# fwbuilder emerge probs

## daemonb

Hi,

habe mal wieder total aussagekräftige abbrüche  beim emergen von fwbuilder lol. Wäre nett wenn mir einer helfen könnte.

cya DaemonB

___________schnipp

----------

## Beforegod

Mit welchem GCC versuchst Du zu kompilieren?

----------

## daemonb

ich habe gentoo 1.3 mit gcc 3.1, lief bisher alles auch ohne probs. Wenn ich fwbuilder auf einem anderen sys versuche zu emergen geht es auch nicht. Das andere system ist ein 1.4 mit gcc 3.2. Bei dem anderen system habe ich kein X installiert, das mag dort evtl das prob sein.  :Sad: . 

Mir würde es schon reichen fwbuilder auf einem anderen sys zu haben, damit ich mir immer configs machen kann.
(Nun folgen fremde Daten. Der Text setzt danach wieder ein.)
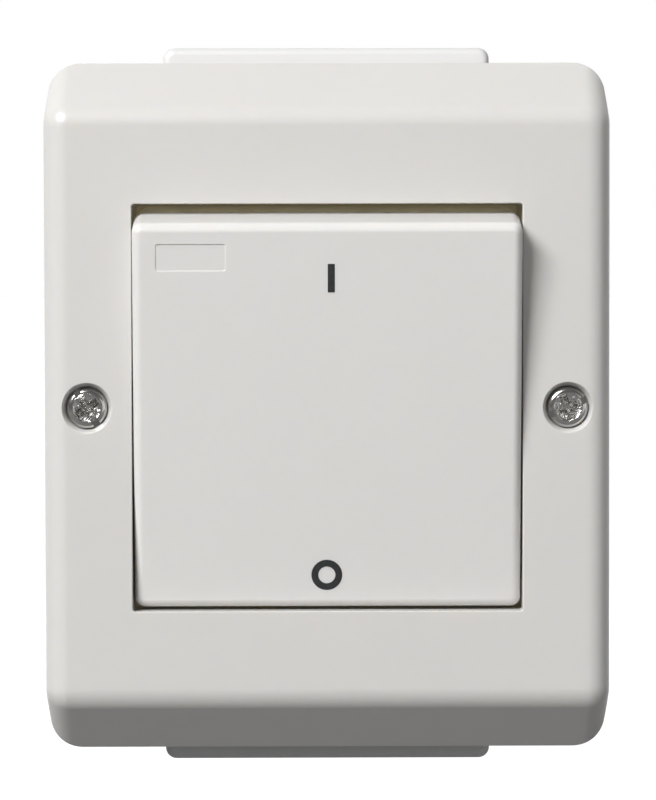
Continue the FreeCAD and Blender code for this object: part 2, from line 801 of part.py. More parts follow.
def make_support_plate():
    plate = slab(plate_width, plate_height, plate_y, housing_y, plate_corner_radius)
    tools = [slab(bridge_window_width, bridge_window_height, plate_y - PAST, housing_y + PAST,
                  housing_radius)]
    for side in (-1, 1):
        notch_radius = insert_flange_radius + recess_wall + boss_notch_clearance
        tools.append(rod(notch_radius, plate_y - PAST, housing_y + PAST, side * cover_screw_x))
        for level in (-1, 1):
            tools.append(rod(access_radius, plate_y - PAST, housing_y + PAST, side * pole_x,
                             level * terminal_z))
            tools.append(rod(small_screw_radius + thread_clearance, plate_y - PAST, housing_y + PAST,
                             side * plate_screw_x, level * plate_screw_z))
    for level in (-1, 1):
        tools.append(slab(access_slot_width, 2 * access_slot_height, plate_y - PAST, housing_y + PAST,
                          0, 0, level * plate_height / 2))
    for x, z in bridge_screws():
        tools.append(rod(small_screw_radius + thread_clearance, plate_y - PAST, housing_y + PAST, x, z))
    for tool in tools:
        plate = plate.cut(tool)
    return plate


def make_small_screw(x, y, z):
    """A pan-head screw whose head seats on a face at depth y."""
    screw = slotted_head(small_head_radius, small_head_height, small_head_height / 2, small_slot_width,
                         small_slot_depth, small_screw_radius, small_screw_length)
    screw.translate(V(x, y, z))
    return screw


# Elastomer boot

def rounded_ring(width, height, radius, y):
    """A rounded rectangle as a wire at depth y."""
    plate = slab(width, height, y, y + PAST, radius)
    for face in plate.Faces:
        if abs(face.CenterOfMass.y - y) < NEAR:
            return face.OuterWire


def boot_form(inset, base_y, peak_y):
    """The tapering hood of the boot, from its foot to its flat peak."""
    base_width = opening_width - 2 * boot_base_gap - 2 * inset
    base_height = opening_height - 2 * boot_base_gap - 2 * inset
    wires = [
        rounded_ring(base_width, base_height, boot_corner_radius, base_y),
        rounded_ring(boot_peak_width - 2 * inset, boot_peak_height - 2 * inset, boot_corner_radius, peak_y),
    ]
    return Part.makeLoft(wires, True, True)


def make_boot():
    ear_front = pivot_y - pin_radius - ear_wall
    peak_inner_y = ear_front - boot_peak_clearance
    peak_outer_y = peak_inner_y - boot_thickness
    flange = slab(boot_width, boot_height, collar_end_y, clamp_y, flange_corner_radius)
    hood = boot_form(0, clamp_y, peak_outer_y)
    boot = joined([flange, hood])
    boot = boot.cut(boot_form(boot_thickness, clamp_y, peak_inner_y))
    lip_y = (peak_inner_y + peak_outer_y) / 2
    lip_z = (lip_y - pivot_y) * math.sin(math.radians(rocker_tilt))
    lip_width = neck_width + 2 * boot_lip_clearance
    lip_height = neck_thickness + 2 * boot_lip_clearance
    return boot.cut(slab(lip_width, lip_height, peak_outer_y - PAST, peak_inner_y + PAST, 0, 0, lip_z))


def make_clamp_frame():
    frame = slab(boot_width, boot_height, clamp_y, plate_y, flange_corner_radius)
    return frame.cut(slab(boot_width - 2 * clamp_width, boot_height - 2 * clamp_width, clamp_y - PAST,
                          plate_y + PAST, flange_corner_radius - boot_thickness))


def make_nodes():
    nodes = {
        "back_box": make_box(),
        "box_seal": make_box_seal(),
        "cover": make_cover(),
        "rocker_plate": make_rocker(),
        "rocker_boot": make_boot(),
        "boot_clamp_frame": make_clamp_frame(),
        "support_plate": make_support_plate(),
        "mechanism_housing": make_housing(),
        "bearing_bridge": make_bridge(),
        "actuator": make_actuator(),
    }
    for side in (-1, 1):
        name = side_name(side)
        nodes["cover_screw_" + name] = make_cover_screw(side)
        nodes["screw_seal_" + name] = make_screw_seal(side)
        nodes["thread_insert_" + name] = make_insert(side)
        nodes["plunger_" + name] = make_plunger(side)
        nodes["plunger_spring_" + name] = make_spring(side)
        nodes["contact_rocker_" + name] = make_contact_rocker(side)
        nodes["pivot_contact_" + name] = make_pivot_contact(side)
        nodes["fixed_contact_" + name] = make_fixed_contact(side)
        x, z = bridge_screws()[0 if side < 0 else 1]
        nodes["bridge_screw_" + name] = make_small_screw(x, bridge_y, z)
        for level in (-1, 1):
            place = level_name(level) + "_" + name
            nodes["support_screw_" + place] = make_small_screw(side * plate_screw_x, plate_y,
                                                               level * plate_screw_z)
            nodes["terminal_clamp_" + place] = make_terminal_clamp(side, level)
            nodes["terminal_screw_" + place] = make_terminal_screw(side, level)
            nodes["entry_grommet_" + place] = make_grommet(side, level)
    return nodes


def write_parts():
    os.makedirs("parts", exist_ok=True)
    for name, shape in make_nodes().items():
        shape.exportStep("parts/" + name + ".step")


write_parts()
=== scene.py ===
import json
import math

import bmesh
import bpy
from mathutils import Matrix, Vector


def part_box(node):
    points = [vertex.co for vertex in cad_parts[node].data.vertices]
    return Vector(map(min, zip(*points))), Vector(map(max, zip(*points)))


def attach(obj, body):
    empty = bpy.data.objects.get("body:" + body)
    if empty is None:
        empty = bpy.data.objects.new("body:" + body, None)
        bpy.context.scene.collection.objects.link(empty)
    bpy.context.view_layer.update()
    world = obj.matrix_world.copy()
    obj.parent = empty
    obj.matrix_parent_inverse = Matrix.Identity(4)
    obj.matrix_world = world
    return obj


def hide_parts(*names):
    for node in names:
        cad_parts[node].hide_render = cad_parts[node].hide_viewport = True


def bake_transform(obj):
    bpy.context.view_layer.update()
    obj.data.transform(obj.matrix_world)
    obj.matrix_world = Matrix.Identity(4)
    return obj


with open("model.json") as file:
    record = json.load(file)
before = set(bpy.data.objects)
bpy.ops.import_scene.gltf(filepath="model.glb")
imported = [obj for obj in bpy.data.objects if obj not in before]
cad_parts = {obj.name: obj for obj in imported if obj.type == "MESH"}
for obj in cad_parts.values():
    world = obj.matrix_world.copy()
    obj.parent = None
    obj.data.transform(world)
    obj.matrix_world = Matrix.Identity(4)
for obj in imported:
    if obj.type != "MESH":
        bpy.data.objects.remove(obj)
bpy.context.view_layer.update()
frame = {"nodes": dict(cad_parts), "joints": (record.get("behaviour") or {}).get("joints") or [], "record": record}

# Sizes in metres, with millimetres written as 4.4 * MM
MM = 0.001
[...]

Den windows GUI von fwbuilder finde ich nicht mehr, der hätte auch gereicht.

----------

## Beforegod

ohne x ist irgendwie doof  :Wink: 

kannst aber auf Deinem Sys mit

emerge --buildpkg fwbuilder libfwbuilder 

die Pakete zaubern und auf dem anderen mit

emerge --usepkg fwbuilder libfwbuilder installieren!

----------

## daemonb

es geht doch aber bei beiden systemen nicht *g* was macht man dann??? abwarten und teetrinken  :Smile: 

trotzdem danke

cya DaemonB

----------

## Beforegod

Schau mal hier..

scheint ein Problem mit Gcc 3.1 zu sein!

https://forums.gentoo.org/viewtopic.php?t=11528&highlight=fwbuilder

----------

## daemonb

hm das ist schlecht ........

Hoffe da gibt es bald ein ebuild welches funzt *bete*.

naja danke dann mal 

cya

----------

## damodred

okay noch einer mit dem selben prob *g*

wäre froh wenns da bald ne lösung gibt  :Smile: 

is ja echt ne seltsame meldung, cout müsste er ja wirklich kennen *g*

sind da nen paar include pfade verbogen oder sowas?

bis denne,

chris

----------

## Marzelpan

Sieht böse aus, guckt mal hier: https://bugs.gentoo.org/show_bug.cgi?id=6926

Version 1.0.3 funktioniert mit etwas Arbeit. Fies ist dabei, daß das Teil zwar wegen dem fehlenden cout nicht richtig durchcompiliert, man aber nichts davon merkt, da dennoch alles bis dahin Vorhandene installiert wird. Die GUI fehlt dann zum Beispiel.

Ich habe die cout-Probleme in 1.0.3 von Hand gefixt und sie läuft jetzt vernünftig. Werde vielleicht mal einen Patch bauen...

Jojo

----------